PROJECT SUMMARY (OVERALL)
The NIEHS/EPA Children's Environmental Health (CEH) and Disease Prevention Centers have rapidly
unraveled the contribution of chemical hazards to disease and disability. Substantial progress has been made
to develop interventions that reduce exposure, yet uptake and adoption of interventions remains limited at the
community and systems levels, in public health practice, and nationally. Most interventions have not been
adapted for diverse populations or settings, nor are they typically designed to scale, especially for low-income,
minority and low health literacy populations with disproportionate exposure. And few studies have rigorously
quantified the impacts of manufacturing changes, policy interventions, or dietary and other behavioral
interventions designed to reduce exposure. To achieve higher population-wide impact, CEH researchers
require expertise on dissemination research, implementation science methods and public health practice
frameworks to cross the translational bridge and achieve success in scaling evidence-based interventions
across communities for maximum impact. The objective of our proposed NYU Collaborative Center in
Children's Environmental Health Research and Translation (CEHRT) is to serve as a Resource for the CEH
community by: (1) developing meaningful prevention and intervention strategies that have promise to scale, (2)
adapting these strategies for diverse populations or settings, to achieve higher population-wide impact, and (3)

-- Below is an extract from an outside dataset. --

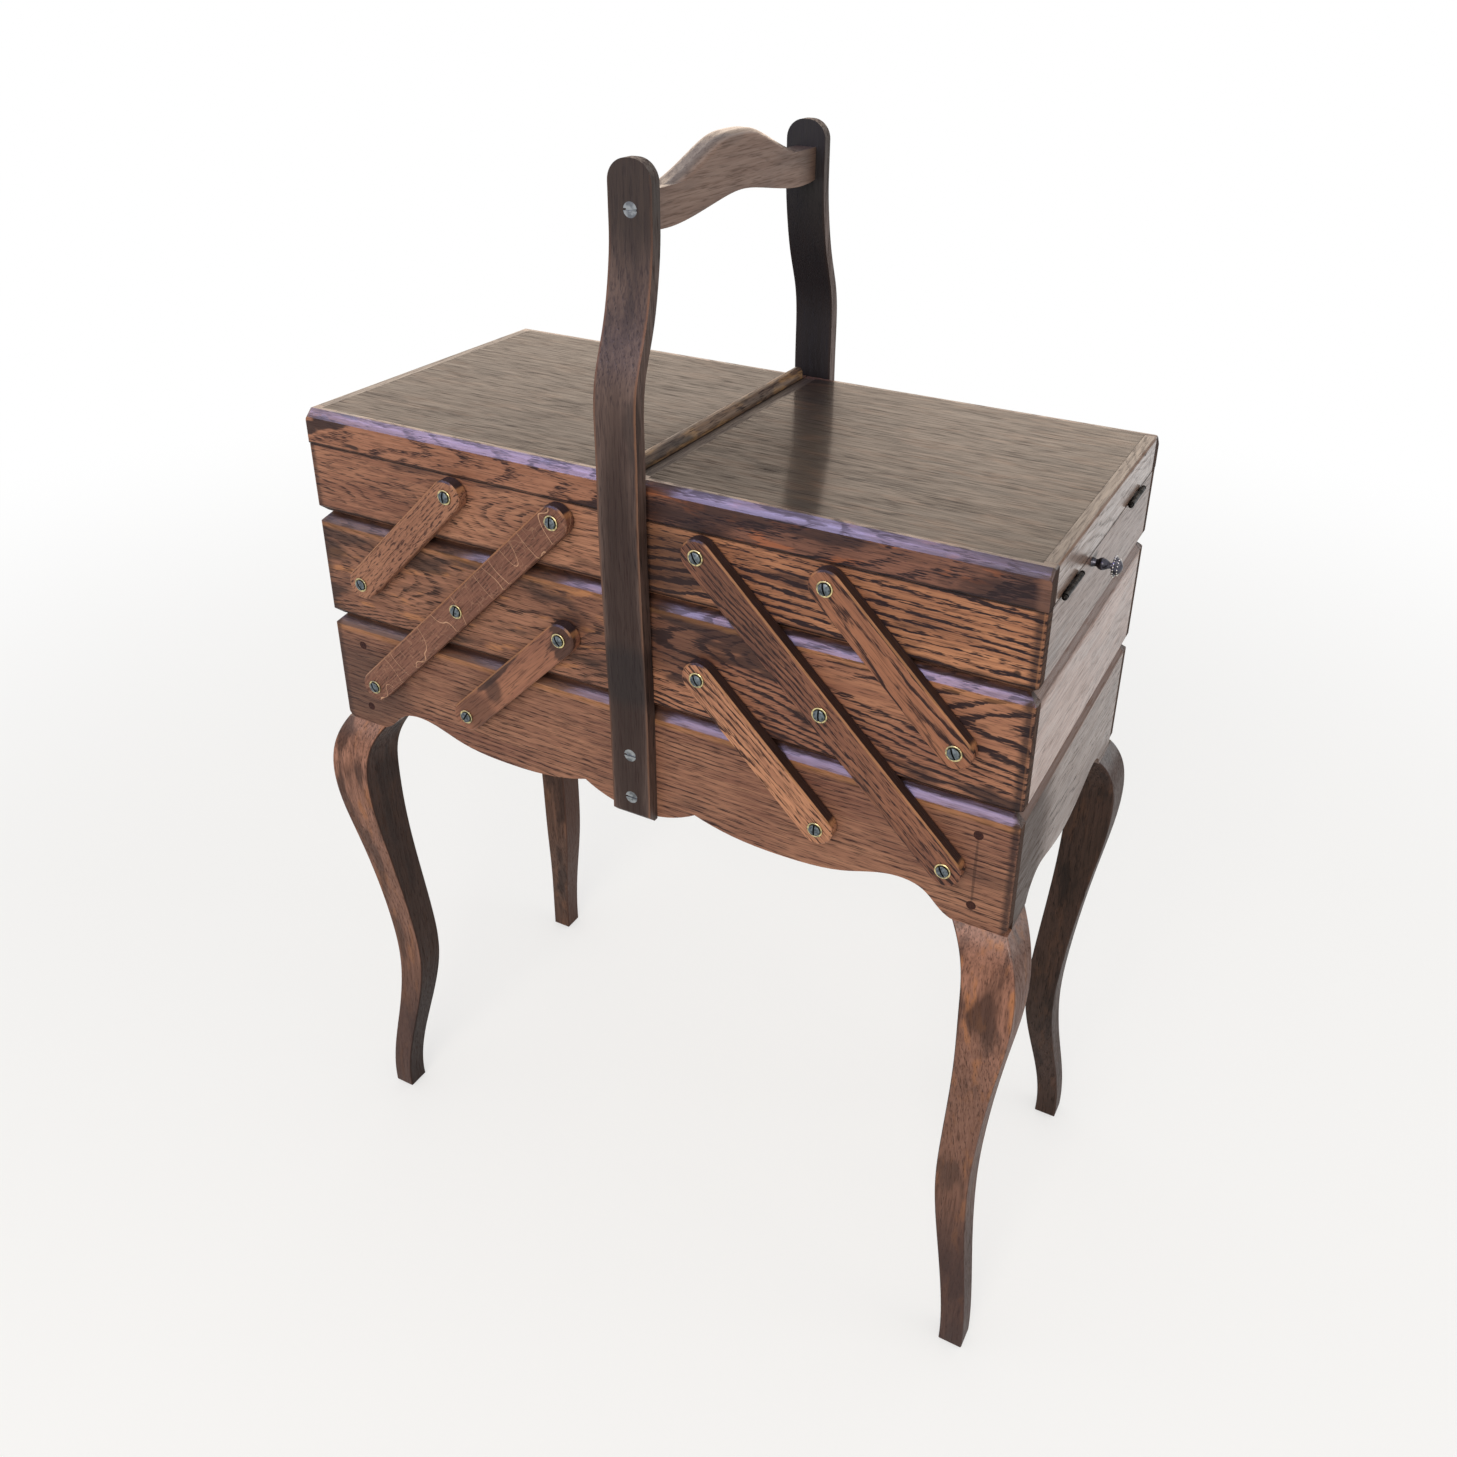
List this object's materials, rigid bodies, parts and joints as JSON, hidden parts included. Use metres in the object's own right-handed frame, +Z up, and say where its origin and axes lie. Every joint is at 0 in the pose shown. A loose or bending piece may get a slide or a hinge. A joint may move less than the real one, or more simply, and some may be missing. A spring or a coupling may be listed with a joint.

rigorously quantifying the impacts of manufacturing changes, policy interventions, or dietary and other
behavioral interventions designed to reduce exposure. NYU CEHRT unites the expertise of four existing
translational Centers to meet these urgent challenges and protect children from environmental hazards. The
cross-cutting themes of NYU CEHRT include: intervention testing, implementation science, health equity and
economic evaluation. NYU CEHRT is also home to two Environmental Influences on Child Health Outcomes
(ECHO) cohort centers (UH3OD023305 and UH3OD023332), and therefore extremely well-poised to integrate
new knowledge about emerging exposures likely to emerge from ECHO and the broader CEH community. It
leverages the expertise of a world-class analytical chemist, Kurunthachalam Kannan, whose NIEHS Human
Health Exposure Analysis Resource laboratory (U2CES026452) can support and stimulate innovative pilot
projects to rigorously examine changes in biomarkers of exposure resulting from modifications in diet, behavior
and household factors. NYU CEHRT will create a robust, mentored training environment that stimulates and
supports innovation by early stage investigators in promising time-sensitive, applied or interventional CEH
research. It will advance translational CEH research through innovative pilot projects to test and adapt
promising or evidence-based interventions in diverse settings, and utilize implementation science and
dissemination research frameworks to improve uptake and adoption of CEH research findings.